Dominique Strauss-Kahn, ex-directeur du fonds monétaire
international, a été victime d’une provocation planifiée longtemps à
l’avance et organisée contre lui aux États-Unis où il a été accusé
d’avoir violé une femme de chambre noire lors de son séjour à New York.
Il a dû faire faire à un procès aux États-Unis. On a su par la suite que
la femme de chambre avait menti, mais cela est passé totalement
inaperçu. Strauss-Kahn a perdu son poste au FMI et n’a pas pu se
présenter aux élections présidentielles en France.(*)
Orban, Zeman, Berlusconi, Strauss-Kahn, et maintenant Merkel : tous
sont devenus des cibles pour les frappes chirurgicales des armes de
l’information US contre les politiciens européens montrant de bien trop
grandes velléités d’indépendance en matière de politique étrangère, au
goût de Washington.
L’establishment américain
pense que l’Europe doit rester sur sa ligne et suivre la politique
étrangère US sans aucune variante possible. Selon eux, c’est comme cela
que s’obtient la quintessence de la coopération transatlantique. Juste
après sa rencontre avec Angela Merkel, le président américain a expliqué
lors d’une interview à Vox.com, que les États-Unis étaient obligés
d’avoir « la plus puissante armée du monde. » Et il a ajouté « nous devons parfois tordre un peu le bras de certains pays qui ne veulent pas faire ce qu’on leur demande. »

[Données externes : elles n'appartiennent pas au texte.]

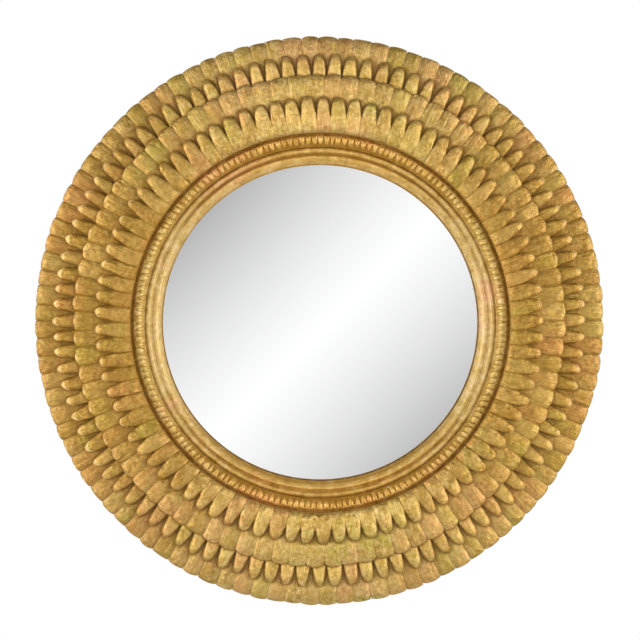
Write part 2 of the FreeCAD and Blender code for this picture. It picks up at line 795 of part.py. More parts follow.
# ---------------------------------------------------------------- wall bumpers and their screws
bumper_circle, bumper_radius = dim("bumper_circle"), dim("bumper_radius")
wall_bumpers = loose("wall_bumpers")
profile = [
    (bumper_circle + 1.5 + clearance, back),
    (bumper_circle + bumper_radius, back),
    (bumper_circle + bumper_radius, 1.2),
    (bumper_circle + bumper_radius - 1.2, 0.0),
    (bumper_circle + 4.0, 0.0),
    (bumper_circle + 4.0, 3.4),
    (bumper_circle + 1.5 + clearance, 3.4),
]
bumper = spin(wall_bumpers, profile, axis_x=bumper_circle, name="bumper")
pattern(wall_bumpers, [bumper], 4, "bumpers")
turn_about_y(wall_bumpers, 45.0)
bumper_screws = loose("bumper_screws")
screw = spin(bumper_screws, [
    (bumper_circle, 1.6),
    (bumper_circle + 2.6, 1.8),
    (bumper_circle + 3.4, 2.6),
    (bumper_circle + 3.4, 3.4),
    (bumper_circle + 1.5, 3.4),
    (bumper_circle + 1.5, 17.0),
    (bumper_circle, 20.0),
], axis_x=bumper_circle, name="screw")
slot = slot_cut(bumper_screws, bumper_circle, 0.9, 10.0, 2.5)
pattern(bumper_screws, [screw, slot], 4, "screws")
turn_about_y(bumper_screws, 45.0)

# ---------------------------------------------------------------- check and write
doc.recompute()
NODES = [
    "mirror_glass", "carcass_rear", "carcass_front", "sight_slip", "carved_band",
    "petal_ring_1", "petal_ring_2", "petal_ring_3", "petal_ring_4",
    "front_felt", "rear_felt", "retaining_hoop", "hoop_screws", "backboard",
    "carcass_dowels", "ring_dowels", "band_dowels", "slip_brads",
    "turn_button_1", "turn_button_2", "turn_button_3", "turn_button_4", "turn_button_5", "turn_button_6",
    "turn_button_screws", "strap_hanger_left", "strap_hanger_right", "d_ring_left", "d_ring_right",
    "hanger_screws", "wall_bumpers", "bumper_screws",
]
faults = []
for item in doc.Objects:
    if "Invalid" in item.State or "Error" in item.State:
        faults.append("%s (%s): %s" % (item.Name, item.Label, item.State))
shapes = {}
for name in NODES:
    found = doc.getObjectsByLabel(name)
    if len(found) != 1:
        faults.append("%s: %d objects carry this label" % (name, len(found)))
        continue
    shape = found[0].Shape
    if shape.isNull() or not shape.isValid() or not shape.Solids:
        faults.append("%s: its shape is empty or not valid" % name)
        continue
    shapes[name] = shape
if faults:
    for fault in faults:
        print("FAULT", fault)
    raise SystemExit(1)
os.makedirs("parts", exist_ok=True)
for name, shape in shapes.items():
    box = shape.BoundBox
    print("%-20s solids %3d faces %4d volume %12.1f  x %.1f %.1f  y %.1f %.1f  z %.1f %.1f" % (
        name, len(shape.Solids), len(shape.Faces), shape.Volume,
        box.XMin, box.XMax, box.YMin, box.YMax, box.ZMin, box.ZMax))
    shape.exportStep("parts/%s.step" % name)
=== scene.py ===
import math

import bpy
import numpy as np
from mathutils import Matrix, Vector
from mathutils.kdtree import KDTree


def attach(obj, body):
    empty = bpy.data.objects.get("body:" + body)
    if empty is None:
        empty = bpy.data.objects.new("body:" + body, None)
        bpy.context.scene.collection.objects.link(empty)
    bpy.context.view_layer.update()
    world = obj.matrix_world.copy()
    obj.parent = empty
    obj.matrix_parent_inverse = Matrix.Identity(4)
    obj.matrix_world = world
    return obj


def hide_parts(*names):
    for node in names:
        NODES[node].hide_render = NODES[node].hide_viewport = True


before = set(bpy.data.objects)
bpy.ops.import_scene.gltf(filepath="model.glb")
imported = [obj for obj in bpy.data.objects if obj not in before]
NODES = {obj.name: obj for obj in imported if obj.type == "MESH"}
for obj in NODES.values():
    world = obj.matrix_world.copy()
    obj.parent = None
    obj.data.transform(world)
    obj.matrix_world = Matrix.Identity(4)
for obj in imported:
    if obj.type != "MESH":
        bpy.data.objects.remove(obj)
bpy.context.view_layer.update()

MM = 0.001
TAU = 2.0 * math.pi


# ---------------------------------------------------------------- smooth noise, the same on every run
def cell_value(ix, iy, iz, seed):
    n = ix * 374761393 + iy * 668265263 + iz * 1442695041 + seed * 974634777
    n = n & 0xFFFFFFFF
    n = ((n ^ (n >> 13)) * 1274126177) & 0xFFFFFFFF
    n = ((n ^ (n >> 16)) * 2246822519) & 0xFFFFFFFF
    return (n ^ (n >> 15)) / 4294967295.0


def noise3(x, y, z, seed=0):
    """Value noise from -1 to 1 with a period of about one unit."""
    x, y, z = np.broadcast_arrays(np.asarray(x, float), np.asarray(y, float), np.asarray(z, float))
    fx, fy, fz = np.floor(x), np.floor(y), np.floor(z)
    ix, iy, iz = fx.astype(np.int64), fy.astype(np.int64), fz.astype(np.int64)
    tx, ty, tz = x - fx, y - fy, z - fz
    sx, sy, sz = (t * t * t * (t * (t * 6 - 15) + 10) for t in (tx, ty, tz))
    total = 0.0
    for dx in (0, 1):
        for dy in (0, 1):
            for dz in (0, 1):
                w = (sx if dx else 1 - sx) * (sy if dy else 1 - sy) * (sz if dz else 1 - sz)
                total = total + w * cell_value(ix + dx, iy + dy, iz + dz, seed)
    return total * 2.0 - 1.0


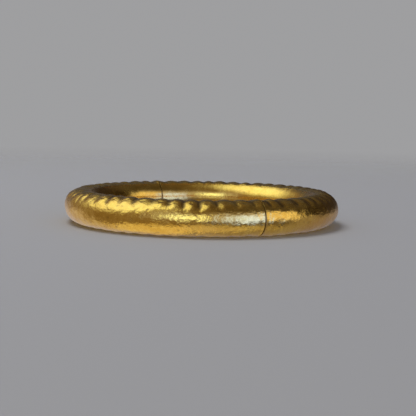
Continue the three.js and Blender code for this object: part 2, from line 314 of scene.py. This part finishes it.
def half_angles(half):
    """Where a half starts and ends round the ring, low angle first, and which end is at the mouth."""
    if half == "rear":
        return MOUTH, HINGE, "low"
    return HINGE - 2 * math.pi, MOUTH, "high"


def station_angles(half, phi, radius, places, mouth_retreat=0.0):
    """Angles round the ring for a (places, phi) grid whose two ends follow the mouth and the hinge pocket.

    The rows are evenly spread, and each end's setback dies out over the next few millimetres.
    """
    low, high, mouth_end = half_angles(half)
    outward = RING + radius * np.cos(phi)
    at_mouth = np.broadcast_to((MOUTH_GAP / 2 + mouth_retreat) / outward, phi.shape)
    at_hinge = hinge_retreat(phi, radius) / outward
    start, end = (at_mouth, at_hinge) if mouth_end == "low" else (at_hinge, at_mouth)
    from_start = (1 - smoothstep(0, SETBACK_REACH, places * (high - low) * RING))[:, None]
    from_end = (1 - smoothstep(0, SETBACK_REACH, (1 - places) * (high - low) * RING))[:, None]
    return (low + (high - low) * places)[:, None] + start * from_start - end * from_end


def pocket_columns(count, edge_angle):
    """Section angles for a shell, crowded at its two edges and at the pocket's two corners."""
    columns = -edge_angle + 2 * edge_angle * fine_ends(count, 0.1 * MM, 2 * edge_angle * TUBE)
    corner = math.asin(POCKET_HALF_HEIGHT / TUBE)
    extra = [side * (corner + step) for side in (-1, 1) for step in (-0.004, 0.004)]
    return np.unique(np.concatenate([columns, extra]))


def build_outer_shell(half, settings):
    """The C-shaped outer sheet: the tube's surface with the hammered relief, its back a plain tube."""
    edge = SEAM - SEAM_GAP / 2 / TUBE
    phi = pocket_columns(88, edge)
    places = fine_ends(settings.rows, 0.15 * MM, math.pi * RING)
    theta = station_angles(half, phi, TUBE, places)
    grid_phi = np.broadcast_to(phi, theta.shape)
    height, crease = relief(theta, grid_phi, settings)
    to_end = np.minimum(places, 1 - places)[:, None] * math.pi * RING
    to_seam = (edge - np.abs(grid_phi)) * TUBE
    drop = round_off(to_end, settings.edge_round) + round_off(to_seam, settings.edge_round * 0.5)
    rim_fade = smoothstep(0, 0.6 * MM, to_end)
    outside = tube_points(theta, grid_phi, TUBE + height * rim_fade - drop)
    inner_radius = TUBE - WALL - 0.2 * MM
    theta_in = station_angles(half, phi, inner_radius, places)
    back = np.minimum(height, -0.02 * MM) * rim_fade
    inside = tube_points(theta_in, grid_phi, TUBE - WALL + back)
    uv = np.stack([theta * RING, grid_phi * TUBE], axis=-1) / (10 * MM)
    # Painted shade along the half's ends, by the mouth and hinge lines.
    rim = RIM_SHADE * (1 - smoothstep(0.04 * MM, 0.3 * MM, to_end)) * np.ones_like(theta)
    return sheet_solid(half + "_shell_sheet", outside, inside, uv, {"crease": crease, "rim": rim})


def build_inner_band(half, settings):
    """The plain sheet that closes the C towards the wrist, with the nib's notch at the rear half's mouth."""
    edge = SEAM + SEAM_GAP / 2 / TUBE
    width = 2 * math.pi - 2 * edge
    columns = edge + width * fine_ends(44, 0.08 * MM, width * TUBE)
    clear_of_nib = (math.acos(NOTCH_INNER / (TUBE - WALL)), math.acos(NOTCH_OUTER / TUBE))
    notch = [2 * math.pi - angle for angle in clear_of_nib]
    corners = [angle + step for angle in notch for step in (-0.003, 0.003)]
    phi = np.unique(np.concatenate([columns, corners]))
    in_notch = (phi > notch[0]) & (phi < notch[1]) & (half == "rear")
    retreat = np.where(in_notch, NOTCH_LENGTH - MOUTH_GAP / 2, 0)
    places = fine_ends(settings.rows // 2, 0.12 * MM, math.pi * RING)
    theta = station_angles(half, phi, TUBE, places, retreat)
    grid_phi = np.broadcast_to(phi, theta.shape)
    x, y = theta * RING, grid_phi * TUBE
    swell = wave_field(x, y, settings.seed + 7, 7 * MM) + 0.5 * wave_field(x, y, settings.seed + 8, 3 * MM)
    height = np.minimum(settings.hammer_depth * 0.35 * (0.4 * swell - 1), 0)
    to_end = np.minimum(places, 1 - places)[:, None] * math.pi * RING
    to_seam = np.minimum(grid_phi - edge, 2 * math.pi - edge - grid_phi) * TUBE
    drop = round_off(to_end, settings.edge_round) + round_off(to_seam, settings.edge_round * 0.5)
    outside = tube_points(theta, grid_phi, TUBE + height - drop)
    inside = tube_points(theta, grid_phi, np.full(theta.shape, TUBE - WALL))
    uv = np.stack([x, y], axis=-1) / (10 * MM)
    # Painted shade along the band's ends, by the mouth and hinge lines.
    rim = RIM_SHADE * (1 - smoothstep(0.04 * MM, 0.3 * MM, to_end)) * np.ones_like(theta)
    values = {"crease": np.zeros_like(theta), "rim": rim}
    return sheet_solid(half + "_band_sheet", outside, inside, uv, values)


# ---------------------------------------------------------------- caps, hinge and catch


def softened_copy(node, edge):
    """A small piece with its facets merged into whole faces, and every hard edge rounded with that radius."""
    mesh = frame["nodes"][node].data.copy()
    mesh.name = node + "_finished"
    work = bmesh.new()
    work.from_mesh(mesh)
    bmesh.ops.remove_doubles(work, verts=work.verts, dist=1e-7)
    bmesh.ops.dissolve_limit(work, angle_limit=math.radians(1), verts=work.verts, edges=work.edges)
    hard = [e for e in work.edges if e.is_manifold and e.calc_face_angle(0) > HARD_EDGE]
    bmesh.ops.bevel(
        work, geom=hard, offset=edge, segments=2, profile=0.5, affect="EDGES", clamp_overlap=True
    )
    bmesh.ops.recalc_face_normals(work, faces=work.faces)
    work.to_mesh(mesh)
    work.free()
    mesh.polygons.foreach_set("use_smooth", np.ones(len(mesh.polygons), dtype=bool))
    mesh.set_sharp_from_angle(angle=PIECE_SHARP)
    obj = bpy.data.objects.new(node + "_finished", mesh)
    bpy.context.scene.collection.objects.link(obj)
    return obj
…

La brutalité de cette déclaration ne laisse aucun doute sur le fait que
les États-Unis sont prêts à « tordre le bras » de n’importe quel allié
qui n’aurait pas les mêmes vues qu’eux sur les différents problèmes dans
le monde.
Les alliés (vassaux ?) européens, ou asiatiques peuvent être certain
de cela. Le président turc Erdogan est très certainement le prochain sur
la liste. On ne lui pardonne pas d’avoir signé avec Poutine l’accord
sur le gazoduc « Turkish Stream ». Et on entend clairement le tic-tac de l’horloge.